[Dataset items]
++++++++++

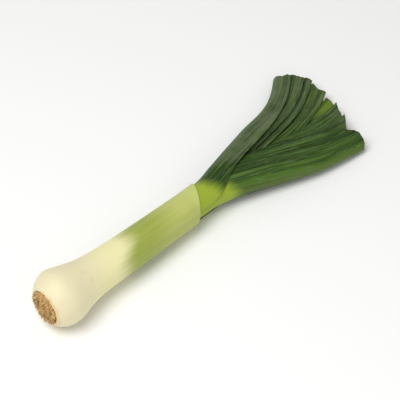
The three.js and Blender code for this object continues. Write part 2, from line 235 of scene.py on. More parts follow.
class LeekSizes(bpy.types.PropertyGroup):
    leaf_thickness: length_property("Leaf thickness", 0.7, "Thickness of each leaf")
    pleat_depth: length_property("Pleat depth", 0.22, "Depth of the fine pleats along the fan")
    root_length: length_property("Root length", 1.6, "Middle length of the trimmed roots")
    root_thickness: length_property("Root thickness", 1.15, "Thickness of a root where it grows out")
    root_count: bpy.props.IntProperty(
        name="Roots", description="Number of trimmed roots", default=170, min=1, max=400)


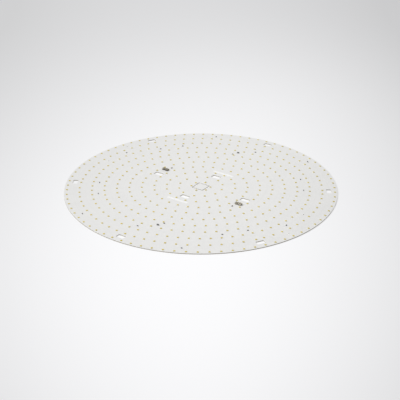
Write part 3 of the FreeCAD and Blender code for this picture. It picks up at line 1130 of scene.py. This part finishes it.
def table_material():
    """Pale table, lit in part by the room and in part bright by itself.

    The camera, reflections and clear materials see that. To the pieces it is a plain tone.
    """
    material, nodes, link, principled = new_material("pale_table")
    nodes.remove(principled)
    calc = functools.partial(calculate, material)
    seen = nodes.new("ShaderNodeLightPath")
    shown = calc("ADD", seen.outputs["Is Camera Ray"], seen.outputs["Is Glossy Ray"])
    shown = calc("MINIMUM", calc("ADD", shown, seen.outputs["Is Transmission Ray"]), 1.0)
    lit = nodes.new("ShaderNodeBsdfDiffuse")
    lit.inputs["Color"].default_value = (TABLE_LIT_SHARE, TABLE_LIT_SHARE, TABLE_LIT_SHARE, 1.0)
    glow = nodes.new("ShaderNodeEmission")
    glow.inputs["Color"].default_value = TABLE_TINT
    link(calc("SUBTRACT", table_level(material), TABLE_LIT_SHARE), glow.inputs["Strength"])
    both = nodes.new("ShaderNodeAddShader")
    link(lit.outputs[0], both.inputs[0])
    link(glow.outputs[0], both.inputs[1])
    plain = nodes.new("ShaderNodeBsdfDiffuse")
    plain.inputs["Color"].default_value = TABLE_TONE
    mix = nodes.new("ShaderNodeMixShader")
    link(shown, mix.inputs[0])
    link(plain.outputs[0], mix.inputs[1])
    link(both.outputs[0], mix.inputs[2])
    link(mix.outputs[0], nodes["Material Output"].inputs["Surface"])
    return material


def make_table():
    """The flat table top that the module lies on."""
    deselect_all()
    bpy.ops.mesh.primitive_plane_add(size=TABLE_SIDE, location=(0, 0, -TABLE_DROP))
    table = bpy.context.object
    settle(table)
    table.name = "table_top"
    wear_materials(table, table_material())


def add_lamp(name, place, size, turn, watts):
    """A rectangular lamp at this place, turned this way."""
    deselect_all()
    bpy.ops.object.light_add(type="AREA", location=place)
    lamp = bpy.context.object
    lamp.name = name
    lamp.data.shape = "RECTANGLE"
    lamp.data.size, lamp.data.size_y = size
    lamp.data.energy = watts
    lamp.rotation_euler = turn


def light_studio():
    """Even light from all round, a far lamp at one side and a long lamp overhead."""
    world = bpy.data.worlds.new("studio")
    world.use_nodes = True
    background = world.node_tree.nodes["Background"]
    background.inputs["Color"].default_value = (1.0, 1.0, 1.0, 1.0)
    background.inputs["Strength"].default_value = WORLD_LEVEL
    bpy.context.scene.world = world
    bearing, height = math.radians(KEY_BEARING), math.radians(KEY_HEIGHT)
    place = KEY_DISTANCE * Vector((
        math.cos(height) * math.cos(bearing),
        math.cos(height) * math.sin(bearing),
        math.sin(height)))
    towards_board = (-place).to_track_quat("-Z", "Y").to_euler()
    add_lamp("key_lamp", place, (KEY_SIZE, KEY_SIZE), towards_board, KEY_WATTS)
    straight_down = (0.0, 0.0, math.radians(OVERHEAD_BEARING))
    add_lamp("overhead_lamp", OVERHEAD_PLACE, OVERHEAD_SIZE, straight_down, OVERHEAD_WATTS)


def place_camera():
    """The camera at the photograph's distance, height and angle."""
    deselect_all()
    bpy.ops.object.camera_add(
        location=CAMERA_PLACE,
        rotation=(
            math.radians(90.0 - SIGHT_DOWN), 0.0, math.radians(SIGHT_BEARING - 90.0)))
    camera = bpy.context.object
    camera.data.lens = CAMERA_LENS
    camera.data.sensor_width = CAMERA_SENSOR
    camera.data.clip_end = CAMERA_REACH
    bpy.context.scene.camera = camera


make_table()
light_studio()
place_camera()
bpy.context.scene.view_settings.view_transform = "Standard"
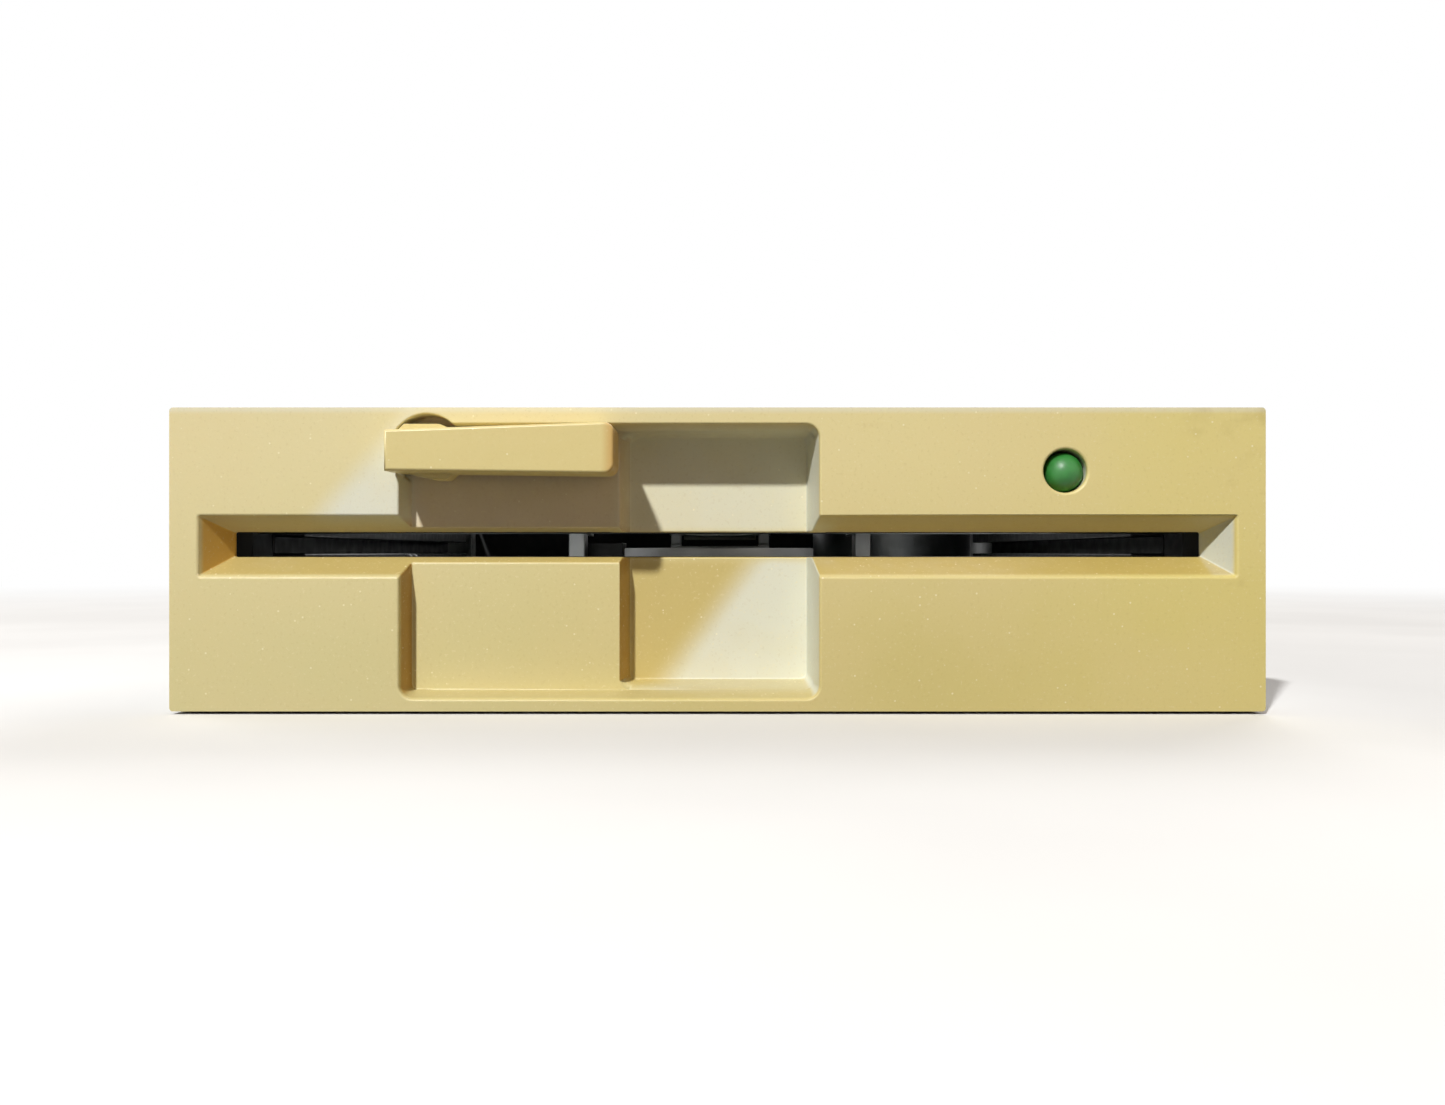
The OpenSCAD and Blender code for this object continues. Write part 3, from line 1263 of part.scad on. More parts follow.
module power_connector() {
    color("#e4e0d4") in_frame() difference() {
        block(power_x - power_w / 2, power_x + power_w / 2, power_y1 - power_l, power_y1,
            rear_wall_h - power_h, rear_wall_h);
        block(power_x - power_w / 2 + power_wall, power_x + power_w / 2 - power_wall,
            power_y1 - power_l + power_floor,
            power_y1 + overrun, rear_wall_h - power_h + power_wall, rear_wall_h - power_wall);
        for (i = [-1.5 : 1 : 1.5])
            bar_y(power_x + i * power_pitch, rear_wall_h - power_h / 2, power_y1 - power_l - overrun,
            power_y1, power_pin_r);
    }
}
module power_pins() {
    color("#c3c6c8") in_frame() for (i = [-1.5 : 1 : 1.5]) {
        bar_y(power_x + i * power_pitch, rear_wall_h - power_h / 2, power_y1 - power_l - 2 * power_pin_r,
            power_y1 - power_floor, power_pin_r);
        post(power_x + i * power_pitch, power_y1 - power_l - power_pin_r - fit_gap,
            rear_wall_h - power_h / 2, rear_wall_h, power_pin_r - fit_gap * 0.5);
    }
}
crystal_at = [24, 172];
crystal_w = 4.4;
crystal_l = 11;
crystal_h = 3.5;
module crystal() {
    color("#c9ccce") in_frame()
        block(crystal_at[0] - crystal_w / 2, crystal_at[0] + crystal_w / 2, crystal_at[1] - 2,
        crystal_at[1] - 2 + crystal_l, board_z1, board_z1 + crystal_h);
}
// White wire-to-board headers: place, length across
headers = [[48, 107, 10], [-20, 107, 18], [2, 107, 13], [56, 128, 8]];
header_w = 5;
header_h = 3.4;
header_wall = 0.9;
module board_connectors() {
    color("#e9e6dc") in_frame() for (h = headers) difference() {
        block(h[0], h[0] + h[2], h[1], h[1] + header_w, board_z1, board_z1 + header_h);
        block(h[0] + header_wall, h[0] + h[2] - header_wall, h[1] + header_wall,
            h[1] + header_w - header_wall,
            board_z1 + header_wall * 2, board_z1 + header_h + overrun);
    }
}
tab_w = 4.8;
tab_t = 0.8;
tab_out = 6;
tab_end_y = body_d + tab_out;
module ground_tab() {
    color("#b9a25a") in_frame() {
        difference() {
            block(tab_screw_x - tab_w / 2, tab_screw_x + tab_w / 2, tab_screw_y - tab_w, tab_end_y,
                deck_top, deck_top + tab_t);
            post(tab_screw_x, tab_screw_y, deck_z, deck_top + overrun, tap_r + bore_gap);
            post(tab_screw_x, tab_end_y - tab_w / 2, deck_z, deck_top + overrun, tap_r / 2);
        }
        translate([tab_screw_x, tab_screw_y, deck_top + tab_t])
            pan_screw(tab_t + deck_t, cap_r = head_r * 0.85);
    }
}
// Two lamp wires, along the right wall and up over the board's front edge
wire_wall_gap = 10.825;
wire_x = wall_in - wire_wall_gap;
wire_z = 33;
wire_top = 39.9;
wire_gap = 0.7;
wire_y0 = 36;
wire_y1 = 96;
wire_bend = 3;
lead_straight = 8;
plug_x = 53;
plug_y = 109.5;
plug_floor_z = board_z1 + header_wall * 2;
module led_wires() {
    color("#b03428") in_frame() for (s = [-1, 1]) wire([
        [led_cx + s * led_leg_x, led_leg_y, led_cz],
        [led_cx + s * led_leg_x, led_leg_y + lead_straight, led_cz],
        [led_cx + wire_bend + s * led_leg_x, led_leg_y + lead_straight + wire_bend, led_cz],
        [wire_x - wire_bend / 2 + s * wire_gap, wire_y0 - wire_bend / 2, wire_z],
        [wire_x + s * wire_gap, wire_y0 + wire_bend, wire_z],
        [wire_x + s * wire_gap, wire_y1, wire_z],
        [plug_x + wire_bend / 2 + s * contact_pitch / 2, board_y0 - wire_bend, wire_top - wire_bend],
        [plug_x + s * contact_pitch / 2, board_y0, wire_top],
        [plug_x + s * contact_pitch / 2, plug_y - wire_bend / 2, wire_top],
        [plug_x + s * contact_pitch / 2, plug_y - wire_bend / 6, wire_top - wire_bend / 6],
        [plug_x + s * contact_pitch / 2, plug_y, wire_top - wire_bend / 3],
        [plug_x + s * contact_pitch / 2, plug_y, plug_floor_z]], wire_r);
}

bezel();
bezel_screws();
activity_led();
led_holder();
led_wires();
front_bridge();
bridge_screws();
shaft_bushes();
front_guide();
disk_guide_left();
disk_guide_right();
guide_screws();
chassis();
bearing_housing();
housing_screws();
spindle_bearings();
motor_board();
motor_coils();
motor_screws();
guide_rods();
rod_clamps();
rod_clamp_screws();
stepper_body();
stepper_screws();
track_zero_sensor();
index_sensor();
write_protect_sensor();
main_board();
board_screws();
edge_contacts();
integrated_circuits();
capacitors();
resistor_pack();
jumper_header();
power_connector();
power_pins();
crystal();
board_connectors();
ground_tab();
clamp_pins();
lever();
lever_shaft();
lever_cam();
shaft_ring();
clamp_arm();
clamp_post();
clamp_hub();
spindle_shaft();
drive_hub();
rotor();
rotor_magnet();
carriage();
carriage_bushes();
lower_head();
drive_band();
arm_pin();
head_arm();
upper_head();
capstan();
stepper_shaft();
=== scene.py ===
"""Half-height 5.25-inch floppy disk drive: finishes, small parts, camera and light."""
import json
import math

import bmesh
import bpy
import numpy as np
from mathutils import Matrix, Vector
from mathutils.geometry import intersect_line_line_2d, tessellate_polygon


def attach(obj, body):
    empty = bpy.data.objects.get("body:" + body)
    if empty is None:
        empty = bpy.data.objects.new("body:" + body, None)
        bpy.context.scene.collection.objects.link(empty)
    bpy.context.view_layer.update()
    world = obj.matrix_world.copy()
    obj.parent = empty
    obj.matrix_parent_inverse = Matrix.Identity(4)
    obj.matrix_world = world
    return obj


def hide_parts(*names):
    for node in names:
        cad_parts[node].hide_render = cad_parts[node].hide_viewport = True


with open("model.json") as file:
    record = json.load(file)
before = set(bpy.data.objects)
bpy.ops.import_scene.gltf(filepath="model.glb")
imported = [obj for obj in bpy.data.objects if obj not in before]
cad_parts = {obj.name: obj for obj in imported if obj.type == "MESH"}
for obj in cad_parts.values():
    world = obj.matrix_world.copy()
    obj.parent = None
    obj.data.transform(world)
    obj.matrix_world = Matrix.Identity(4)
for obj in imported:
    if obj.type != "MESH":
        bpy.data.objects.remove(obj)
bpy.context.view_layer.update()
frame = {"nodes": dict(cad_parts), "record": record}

MM = 0.001
NODES = frame["nodes"]
BODY_OF = {node: body for body, nodes in frame["record"]["behaviour"]["bodies"].items() for node in nodes}
FACE_DEPTH = 92.3  # the origin lies this far behind the bezel's front face, mm


def at(x, depth, z):
    """A place in metres, from millimetres with the depth counted back from the bezel's face."""
    return Vector((x * MM, (depth - FACE_DEPTH) * MM, z * MM))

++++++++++

Exercise task :: Look above for lines with the word "context" and copy them all.

Response to the exercise ::
    table = bpy.context.object
    lamp = bpy.context.object
    bpy.context.scene.world = world
    camera = bpy.context.object
    bpy.context.scene.camera = camera
bpy.context.scene.view_settings.view_transform = "Standard"
        bpy.context.scene.collection.objects.link(empty)
    bpy.context.view_layer.update()
bpy.context.view_layer.update()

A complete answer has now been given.